I fully appreciate the second plan is doing less but that doesn't explain why the functions aren't being evaluated... at least not that I can work out.


Solution

  • The Pagination with ROWNUM may be performed in two ways:

    A) full scan the row source with optimized sorting (limited to the top N rows) or

    B) index access of the row source with no sort at all

    Here simplified example of case A

     SELECT *
     FROM
       (SELECT a.*,
         ROWNUM rnum
       FROM
         ( SELECT * FROM test_view_one ORDER BY id
         ) a
       WHERE ROWNUM <= 25
       )
     WHERE rnum >= 1
    

    The corresponding execution plan looks as follows (Note that I presend also part of column projection - I will soon explain why):

     -----------------------------------------------------------------------------------------
     | Id  | Operation                | Name | Rows  | Bytes |TempSpc| Cost (%CPU)| Time     |
     -----------------------------------------------------------------------------------------
     |   0 | SELECT STATEMENT         |      |    25 |   975 |       |  1034   (1)| 00:00:01 |
     |*  1 |  VIEW                    |      |    25 |   975 |       |  1034   (1)| 00:00:01 |
     |*  2 |   COUNT STOPKEY          |      |       |       |       |            |          |
     |   3 |    VIEW                  |      | 90000 |  2285K|       |  1034   (1)| 00:00:01 |
     |*  4 |     SORT ORDER BY STOPKEY|      | 90000 |   439K|  1072K|  1034   (1)| 00:00:01 |
     |   5 |      TABLE ACCESS FULL   | TEST | 90000 |   439K|       |   756   (1)| 00:00:01 |
     -----------------------------------------------------------------------------------------
    
    
     Column Projection Information (identified by operation id):
     -----------------------------------------------------------
     ... 
        3 - "A"."ID"[NUMBER,22], "A"."FUNCTION_COLUMN"[NUMBER,22]
        4 - (#keys=1) "ID"[NUMBER,22], "MY_PACKAGE"."MY_FUNCTION"("ID")[22]
        5 - "ID"[NUMBER,22]     
    

    Within the execution the table is accessed with FULL SCAN, i.e. all records are red. The optimization is in the SORT operation: SORT ORDER BY STOPKEY means that not all rows are sorted, but only the top 25 are kept and sortet.

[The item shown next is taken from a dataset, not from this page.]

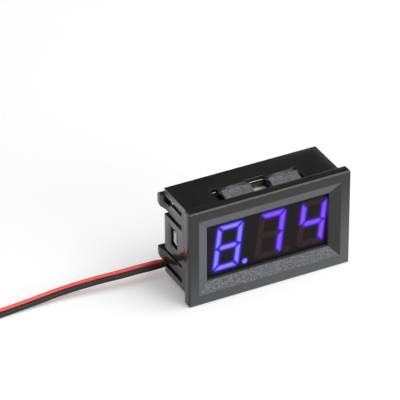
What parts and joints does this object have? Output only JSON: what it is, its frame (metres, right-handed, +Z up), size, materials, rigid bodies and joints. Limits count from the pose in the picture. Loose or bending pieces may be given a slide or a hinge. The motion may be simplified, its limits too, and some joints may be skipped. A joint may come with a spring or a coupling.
{
  "type": "digital panel meter",
  "caption": "Small rectangular LED panel meter with a bevelled front flange, snap arms at both sides and two thin connecting wires.",
  "frame": {"origin": "bottom centre of the meter without its wires, on the lower edge of the front flange", "axes": "+X to the right seen from the front, +Y back into the panel, +Z up; the display faces -Y"},
  "size_m": [0.1128, 0.0389, 0.029],
  "materials": {
    "black_abs": "moulded black ABS with a soft gloss",
    "film": "dark tinted film",
    "shell": "off-white display shell, printed dark grey in front",
    "resin": "cloudy casting resin",
    "laminate": "green solder mask on glass-fibre board",
    "die": "light-emitting chip",
    "tin": "bright tin",
    "chip_moulding": "black moulding compound",
    "tantalum": "ochre moulding",
    "resistor_glaze": "dark glaze with tinned ends",
    "ceramic": "beige ceramic with tinned ends",
    "trimmer_body": "white ceramic",
    "rotor_metal": "plated rotor",
    "red_pvc": "red PVC insulation",
    "black_pvc": "black PVC insulation"
  },
  "bodies": {
    "meter": {"housing": "black_abs", "display_film": "film", "display_shell": "shell", "display_epoxy": "resin", "led_board": "laminate", "led_chips": "die", "display_pins": "tin", "circuit_board": "laminate", "controller_chip": "chip_moulding", "controller_leads": "tin", "regulator_body": "chip_moulding", "regulator_leads": "tin", "diode_body": "chip_moulding", "diode_terminals": "tin", "filter_capacitor": "tantalum", "filter_terminals": "tin", "resistors": "resistor_glaze", "ceramic_capacitors": "ceramic", "trimmer_base": "trimmer_body", "trimmer_terminals": "tin", "pin_solder": "tin", "wire_solder": "tin", "red_wire": "red_pvc", "black_wire": "black_pvc", "red_wire_coil": "red_pvc", "black_wire_coil": "black_pvc", "red_wire_tip": "tin", "black_wire_tip": "tin"},
    "rotor": {"trimmer_rotor": "rotor_metal"}
  },
  "joints": [
    {"name": "trimmer_turn", "type": "hinge", "parent": "meter", "child": "rotor", "pos_m": [0.014, 0.003, 0.0145], "axis": [0, 1, 0], "range_deg": [-130, 130]}
  ]
}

    Here the execution plan for case B

     --------------------------------------------------------------------------------
     | Id  | Operation           | Name     | Rows  | Bytes | Cost (%CPU)| Time     |
     --------------------------------------------------------------------------------
     |   0 | SELECT STATEMENT    |          |    25 |   975 |     2   (0)| 00:00:01 |
     |*  1 |  VIEW               |          |    25 |   975 |     2   (0)| 00:00:01 |
     |*  2 |   COUNT STOPKEY     |          |       |       |            |          |
     |   3 |    VIEW             |          |    26 |   676 |     2   (0)| 00:00:01 |
     |*  4 |     INDEX RANGE SCAN| TEST_IDX |    26 |   130 |     2   (0)| 00:00:01 |
     --------------------------------------------------------------------------------
    

    Here are accessed only the required 25 rows and therefore the function can't be called more that the N times.

    Now the important consideration, in case A, the function can, but need not be called for each row. How do we see it?

    The answer is in the column projection in the explain plan.

        4 - (#keys=1) "ID"[NUMBER,22], "MY_PACKAGE"."MY_FUNCTION"("ID")[22]
    

    The relevant line 4 show, that the function is called in the SORT operation and therefor for each line. (Sort gets all the rows).

    Conclusion

    My test on 11.2 shows that in case A (FULL SCAN with SORT ORDER BY STOPKEY) the view function is called once per each row. I guess the only workaround is to select only the ID, limit the result and than join back the original view to get the function value.

    Final notes

    I tested this in 12.1 as well and see below the shift in the column projection. The function is calculated first in the VIEW (line 3), i.e. both cases works fine.

     Column Projection Information (identified by operation id):
     -----------------------------------------------------------
     ...
        3 - "A"."ID"[NUMBER,22], "A"."FUNCTION_COLUMN"[NUMBER,22]
        4 - (#keys=1) "ID"[NUMBER,22]
        5 - "ID"[NUMBER,22]        
    

    And of course in 12c the new feature of OFFSET - FETCH NEXT could be used.

    Good Luck!